At the hearing, the Committee asked if there might be a need for an agency with the power to review state aid, and whether the CMA would be the most appropriate agency for this. The CMA pointed out that while it had the skills to undertake the work, it had little experience (limited to former private practitioners). On further questioning, Lord Currie agreed that the expanded CMA could also include new state aid investigatory capabilities.
Transitional arrangements are “highly desirable” to avoid uncertainty for both antitrust and merger control cases which straddle the actual date of Brexit. Transitional arrangements should address who has jurisdiction, who enforces the UK aspects of European Commission decisions, and what the appeal routes are. Where the Commission keeps control of cases, the CMA said it wanted the existing mechanisms that allow it to have influence over and be involved in those cases to be replicated.
Comment.

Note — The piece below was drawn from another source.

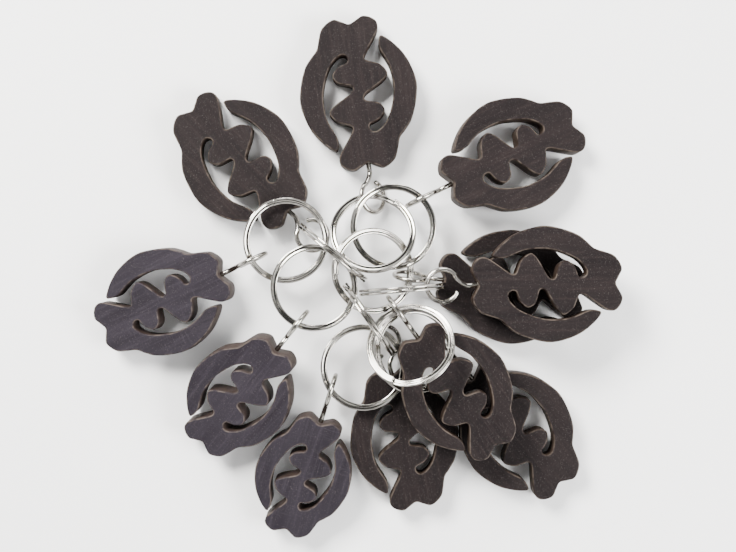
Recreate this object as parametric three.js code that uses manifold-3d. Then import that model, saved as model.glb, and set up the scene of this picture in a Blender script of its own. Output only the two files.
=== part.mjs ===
// A bunch of eleven wooden keychains, linked ring through ring and laid out in a flower.
// Each keychain is a sawn ebony pendant in the traditional Gye Nyame outline, a screw eye
// turned into its end, and a double-coil split ring.
// Millimetres, +Z up, standing on z = 0, with the origin under the middle of the bunch.

import * as THREE from 'three';
import { mergeVertices } from 'three/addons/utils/BufferGeometryUtils.js';
import Module from 'manifold-3d';

// ---------------------------------------------------------------- driving dimensions
const BOARD = 8;              // thickness of the pendants
const ENTRY_X = -22;          // the notch where the screw eye enters, on the pendant's own axis

const SPREAD = 4;             // how far the keychains are drawn out of the tangle

const RING_RADIUS = 13;       // centreline of the split ring's wire
const RING_WIRE = 2.0;        // radial width of the wire
const RING_LEAF = 0.9;        // axial thickness of one coil
const RING_PITCH = 1.15;      // axial distance between the two coils
const RING_STEPS = 24;        // steps in one turn
const CROSSOVER_FROM = 320;   // degrees where the wire starts to climb to its second coil
const CROSSOVER_TO = 355;
const RING_END = 675;         // degrees of wire in all: the second coil stops short of the climb

const EYE_RADIUS = 5.15;      // centreline of the screw eye's loop
const EYE_WIRE = 0.85;        // radius of its wire
const NECK = 6;               // bare shank between the pendant and the loop
const THREAD = 8;             // shank inside the wood
const BEND_START = 3.6;       // distance from the pendant where the shank bends into the loop
const LOOP_START = 22;        // degrees from the shank where the loop starts and where it stops
const LOOP_POINTS = 15;
const EYE_STEPS = 26;
const EYE_SIDES = 6;
const CLEARANCE = 0.42;       // between the shank and its hole
const HOLE_LEAD = 2;          // how far outside the notch the hole's cutter starts
const HOLE_SIDES = 8;

const WOOD = { color: 0x3a3230, roughness: 0.75, metalness: 0 };
const NICKEL = { color: 0xc9c7c0, roughness: 0.25, metalness: 1 };

// Half of the pendant's outline, from the eye's notch over the upper side to the far notch.
// The other half is the same turned by 180 degrees. One smooth curve runs through the points.
const HALF_OUTLINE = [
  [-22, 0], [-24, 4.5], [-22.3, 8.3], [-18.8, 8.6],                               // knob
  [-12.4, 4.1], [-10.1, 3.8],
  [-8.5, 7.6], [-5, 10], [-2.2, 7],                                               // first lobe
  [0.4, 2.4], [2.4, 2],
  [3.7, 5.9], [6.4, 7.5], [9, 5.3],                                               // second lobe
  [10.1, 2.4], [11.8, 2.3], [12.4, 4.3],                                          // end of the slot
  [9, 8], [1, 11], [-7, 10.8], [-12.6, 8.6],                                      // crescent, inside
  [-16, 8.6], [-16.8, 10.3],                                                      // its free tip
  [-10.5, 15.9], [-0.5, 18.7], [10, 15.7], [15.2, 11.3],                          // crescent, outside
  [21.3, 9], [24, 4.5],                                                           // knob
];
const OUTLINE_STEPS = 2;      // straight steps between two points of the curve

// One row for each keychain. pendant: place of its middle before it is drawn out by SPREAD, the
// heading of its far end, the pitch that lifts the eye end and its size, because each is sawn by
// hand. eye: its turn about
// the shank. ring: it starts at the middle of its own eye, runs towards a heading, climbs from
// level, is banked about that line, and has its split at an angle round it. All in degrees.
const KEYCHAINS = [
  {
    name: 'top',
    pendant: { x: 3.5, y: 57, z: 4.5, heading: 98, pitch: 0, size: 1.04 },
    eye: 45,
    ring: { toward: 270, climb: 22, bank: 0, split: 200 },
  },
  {
    name: 'upper_left',
    pendant: { x: -33, y: 36, z: 5, heading: 134, pitch: 1, size: 1.03 },
    eye: 10,
    ring: { toward: 320, climb: 45, bank: 90, split: 0 },
  },
  {
    name: 'upper_right',
    pendant: { x: 49.5, y: 39, z: 7.2, heading: 26, pitch: 6, size: 1 },
    eye: 90,
    ring: { toward: 225, climb: 0, bank: 0, split: 90 },
  },
  {
    name: 'right',
    pendant: { x: 59.2, y: -1.5, z: 17.2, heading: 1, pitch: 1, size: 1 },
    eye: 0,
    ring: { toward: 185, climb: 0, bank: 90, split: 300 },
  },
  {
    name: 'right_under',
    pendant: { x: 48.8, y: -2, z: 5.35, heading: -6, pitch: 3, size: 1 },
    eye: -75,
    ring: { toward: 172, climb: 19, bank: 3, split: 60 },
  },
  {
    name: 'left',
    pendant: { x: -57, y: -5.5, z: 7.5, heading: 205, pitch: 8, size: 0.95 },
    eye: 90,
    ring: { toward: 30, climb: -5, bank: 10, split: 120 },
  },
  {
    name: 'lower_left',
    pendant: { x: -33, y: -34.5, z: 10, heading: 231, pitch: 15, size: 0.9 },
    eye: 90,
    ring: { toward: 65, climb: 0, bank: 0, split: 0 },
  },
  {
    name: 'lower_left_end',
    pendant: { x: -13.8, y: -60, z: 8, heading: 252, pitch: 9, size: 0.84 },
    eye: 90,
    ring: { toward: 35, climb: -5, bank: 0, split: 0 },
  },
  {
    name: 'bottom',
    pendant: { x: 17.1, y: -48.2, z: 4.8, heading: 281, pitch: 1, size: 0.96 },
    eye: -25,
    ring: { toward: 125, climb: 45, bank: 90, split: 0 },
  },
  {
    name: 'lower_right',
    pendant: { x: 32, y: -32.5, z: 19.4, heading: 306, pitch: 3, size: 0.95 },
    eye: 90,
    ring: { toward: 290, climb: 28, bank: 0, split: 0 },
  },
  {
    name: 'lower_right_under',
    pendant: { x: 52, y: -46.5, z: 5.5, heading: 310, pitch: 3, size: 1 },
    eye: 90,
    ring: { toward: 175, climb: 20, bank: 5, split: 120 },
  },
];

const rad = THREE.MathUtils.degToRad;
const UP = new THREE.Vector3(0, 0, 1);

// ---------------------------------------------------------------- solids
const manifold = await Module();
manifold.setup();

function toSolid(geometry) {
  const bare = geometry.clone();
  bare.deleteAttribute('normal');
  bare.deleteAttribute('uv');
  const merged = mergeVertices(bare);
  const mesh = new manifold.Mesh({
    numProp: 3,
    vertProperties: new Float32Array(merged.attributes.position.array),
    triVerts: new Uint32Array(merged.index.array),
  });
  return new manifold.Manifold(mesh);
}

function toGeometry(solid) {
  const { vertProperties, triVerts } = solid.getMesh();
  const geometry = new THREE.BufferGeometry();
  geometry.setAttribute('position', new THREE.BufferAttribute(vertProperties, 3));
  geometry.setIndex(new THREE.BufferAttribute(triVerts, 1));
  geometry.computeVertexNormals();
  return geometry;
}

// ---------------------------------------------------------------- pendant
function boardGeometry(size) {
  const half = HALF_OUTLINE.map(([x, y]) => new THREE.Vector3(x * size, y * size, 0));
  const points = [...half, ...half.map((point) => point.clone().negate())];
  const curve = new THREE.CatmullRomCurve3(points, true, 'catmullrom');
  const count = points.length * OUTLINE_STEPS;
  const corners = curve.getPoints(count).slice(0, count);
  const shape = new THREE.Shape(corners.map(({ x, y }) => new THREE.Vector2(x, y)));
  const geometry = new THREE.ExtrudeGeometry(shape, { depth: BOARD, bevelEnabled: false });
  return geometry.translate(0, 0, -BOARD / 2);
}

// The screw eye's hole, which runs from outside the notch to just past the shank's end.
function pendantGeometry(size) {
  const radius = EYE_WIRE + CLEARANCE;
  const length = HOLE_LEAD + THREAD + CLEARANCE;
  const hole = new THREE.CylinderGeometry(radius, radius, length, HOLE_SIDES);
  hole.rotateZ(Math.PI / 2).translate(ENTRY_X * size - HOLE_LEAD + length / 2, 0, 0);
  return toGeometry(toSolid(boardGeometry(size)).subtract(toSolid(hole)));
}

// ---------------------------------------------------------------- screw eye
function polygon(radius, sides) {
  const points = [];
  for (let i = 0; i < sides; i += 1) {
    const angle = (2 * Math.PI * i) / sides;
    points.push(new THREE.Vector2(radius * Math.cos(angle), radius * Math.sin(angle)));
  }
  return new THREE.Shape(points);
}

// One wire: a straight shank along X, a short bend, and a loop that stops beside the shank.
// x = 0 is the notch of the pendant.
function eyeGeometry() {
  const middle = -NECK - EYE_RADIUS;
  const points = [THREAD, THREAD / 2, 0, -BEND_START].map((x) => new THREE.Vector3(x, 0, 0));
  for (let i = 0; i < LOOP_POINTS; i += 1) {
    const angle = rad(LOOP_START + ((360 - 2 * LOOP_START) * i) / (LOOP_POINTS - 1));
    const x = middle + EYE_RADIUS * Math.cos(angle);
    points.push(new THREE.Vector3(x, EYE_RADIUS * Math.sin(angle), 0));
  }
  return new THREE.ExtrudeGeometry(polygon(EYE_WIRE, EYE_SIDES), {
    steps: EYE_STEPS,
    extrudePath: new THREE.CatmullRomCurve3(points),
  });
}

// ---------------------------------------------------------------- split ring
// Two flat coils of one wire. The first climbs onto the second over a short crossover, and the
// two ends of the wire stop at either side of it.
function coilHeight(degrees) {
  const climb = THREE.MathUtils.smoothstep(degrees, CROSSOVER_FROM, CROSSOVER_TO);
  return RING_PITCH * (climb - 0.5);
}

function splitRingGeometry() {
  const count = Math.round((RING_STEPS * RING_END) / 360);
  const corners = [[-1, -1], [1, -1], [1, 1], [-1, 1]];
  const position = [];
  const index = [];
  for (let i = 0; i <= count; i += 1) {
    const degrees = (RING_END * i) / count;
    for (const [out, up] of corners) {
      const radius = RING_RADIUS + (out * RING_WIRE) / 2;
      position.push(radius * Math.cos(rad(degrees)), radius * Math.sin(rad(degrees)));
      position.push(coilHeight(degrees) + (up * RING_LEAF) / 2);
    }
  }
  for (let i = 0; i < count; i += 1) {
    for (let side = 0; side < 4; side += 1) {
      const a = 4 * i + side;
      const b = 4 * i + ((side + 1) % 4);
      index.push(a, b + 4, b, a, a + 4, b + 4);
    }
  }
  const last = 4 * count;
  index.push(0, 1, 2, 0, 2, 3, last, last + 2, last + 1, last, last + 3, last + 2);
  const geometry = new THREE.BufferGeometry();
  geometry.setAttribute('position', new THREE.Float32BufferAttribute(position, 3));
  geometry.setIndex(index);
  geometry.computeVertexNormals();
  return geometry;
}

// ---------------------------------------------------------------- assembly
function named(name, geometry, look) {
  const mesh = new THREE.Mesh(geometry, new THREE.MeshStandardMaterial(look));
  mesh.name = name;
  return mesh;
}

function keychain({ name, pendant, eye, ring }) {
  const group = new THREE.Group();

  const body = new THREE.Group();
  const outward = new THREE.Vector3(SPREAD, 0, 0).applyAxisAngle(UP, rad(pendant.heading));
  body.position.set(pendant.x, pendant.y, pendant.z).add(outward);
  body.rotation.set(0, rad(pendant.pitch), rad(pendant.heading), 'ZYX');
  body.updateMatrixWorld();
  body.add(named(`pendant_${name}`, pendantGeometry(pendant.size), WOOD));

  const screwEye = named(`screw_eye_${name}`, eyeGeometry(), NICKEL);
  screwEye.position.x = ENTRY_X * pendant.size;
  screwEye.rotation.x = rad(eye);
  body.add(screwEye);

  const splitRing = named(`split_ring_${name}`, splitRingGeometry(), NICKEL);
  const eyeMiddle = new THREE.Vector3(screwEye.position.x - NECK - EYE_RADIUS, 0, 0);
  splitRing.position.copy(body.localToWorld(eyeMiddle));
  splitRing.rotation.set(rad(ring.bank), -rad(ring.climb), rad(ring.toward), 'ZYX');
  splitRing.translateX(RING_RADIUS);
  splitRing.rotateZ(rad(ring.split));

  group.add(body, splitRing);
  return group;
}

const bunch = new THREE.Group();
bunch.add(...KEYCHAINS.map(keychain));
const extent = new THREE.Box3().setFromObject(bunch, true);
const middle = extent.getCenter(new THREE.Vector3());
bunch.position.set(-middle.x, -middle.y, -extent.min.z);
export default bunch;
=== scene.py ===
"""A bunch of eleven wooden keychains lying on a pale table, seen from straight above."""

import math

import bmesh
import bpy
import numpy as np
from mathutils import Matrix, Vector
from mathutils.geometry import tessellate_polygon


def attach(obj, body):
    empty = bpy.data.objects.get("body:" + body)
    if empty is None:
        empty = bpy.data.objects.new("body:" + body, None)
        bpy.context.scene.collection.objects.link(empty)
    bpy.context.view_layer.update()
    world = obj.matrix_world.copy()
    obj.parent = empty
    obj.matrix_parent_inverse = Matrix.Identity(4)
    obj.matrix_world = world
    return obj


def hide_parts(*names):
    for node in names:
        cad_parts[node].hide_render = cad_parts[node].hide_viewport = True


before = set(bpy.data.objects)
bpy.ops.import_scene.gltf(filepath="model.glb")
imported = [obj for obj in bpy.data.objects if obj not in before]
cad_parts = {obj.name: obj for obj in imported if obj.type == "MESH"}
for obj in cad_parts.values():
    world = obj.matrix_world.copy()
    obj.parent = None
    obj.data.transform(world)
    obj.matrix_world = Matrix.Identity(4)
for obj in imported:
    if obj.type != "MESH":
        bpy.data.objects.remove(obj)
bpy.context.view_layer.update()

MM = 0.001

# ---------------------------------------------------------------- pendant, in metres
EDGE = 0.45 * MM             # rounding of the sawn edges
EDGE_TURNS = (20, 45, 70)    # degrees round the edge where it has a row of corners
SKIN = 0.08 * MM             # the smooth outline lies this far inside the frame's own
OUTLINE_STEPS = 6            # points from one corner of the outline to the next
FITTING_ROUNDS = 6           # rounds that settle a pendant's middle
COOL = ("left", "lower_left", "lower_left_end")     # pendants of cooler, greyer wood

# ---------------------------------------------------------------- split ring, in metres and degrees
RING_RADIUS = 13 * MM
RING_WIRE = 2.0 * MM         # radial width of the wire
RING_LEAF = 0.9 * MM         # axial thickness of one coil
RING_PITCH = 1.15 * MM       # axial distance between the two coils
CROSSOVER_FROM, CROSSOVER_TO = 320.0, 355.0         # where the wire climbs to its second coil
RING_GAP = (CROSSOVER_FROM + CROSSOVER_TO) / 2      # middle of the stretch with only one coil
RING_END = 675.0             # degrees of wire in all
RING_SEGMENTS = 300
RING_SIDES = 28
CORNER_OUT, CORNER_UP = 0.7, 0.55    # powers that square the wire's section, lower is squarer
GROOVE = 0.55                # depth of the rolled groove in each flat side, in half leaves
GROOVE_WIDTH = 0.22          # its half width, in half wires
SEARCH_STEP = 3              # degrees between the directions tried for the one-coil stretch
SEARCH_REACH = 30            # degrees to each side that count in one direction

# ---------------------------------------------------------------- screw eye, in metres and degrees
EYE_RADIUS = 5.15 * MM
EYE_WIRE = 0.79 * MM         # radius of the wire
NECK = 6 * MM                # bare shank between the pendant and the loop
BEND_START = 3.6 * MM        # distance from the pendant where the shank bends into the loop
THREAD = 8 * MM              # shank inside the wood
LOOP_START = 22              # degrees from the shank where the loop starts and where it stops
LOOP_POINTS = 15
LOOP_STEPS = 8               # rows of the wire from one of those points to the next
TIP_SHARES = (0.92, 0.72)    # thickness of the last two rows, where the cut end is rounded off
EYE_SIDES = 16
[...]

The CMA gave a fairly complete overview of the technical obstacles to Brexit, especially around the transitional and co-operative agreements required, and avoided criticism by choosing not to stray into areas outside its remit (notably the status of the UK as a venue for private damages actions, and how state aid rules and the public interest doctrine should develop). This is by contrast to Ofcom, for instance, which the Committee heard on the same day, and which used the hearing as an opportunity to repeats its comments to Parliament last year concerning the potential new flexibility (including around state aid) which Brexit might allow (see our update available here). The status of EU competition decisions in the UK post Brexit is of primary importance, and likely to be debated further, but in reality is likely to follow the wider Brexit agreement on the status of EU law generally. Overall, the CMA seemed to be ambivalent about Brexit: it highlighted genuine concerns, but is also planning in earnest for its expanded role and increased procedural freedoms that Brexit will bring.
The committee will continue to hear from interested parties up until November 2017, and plans to publish its final report in early 2018.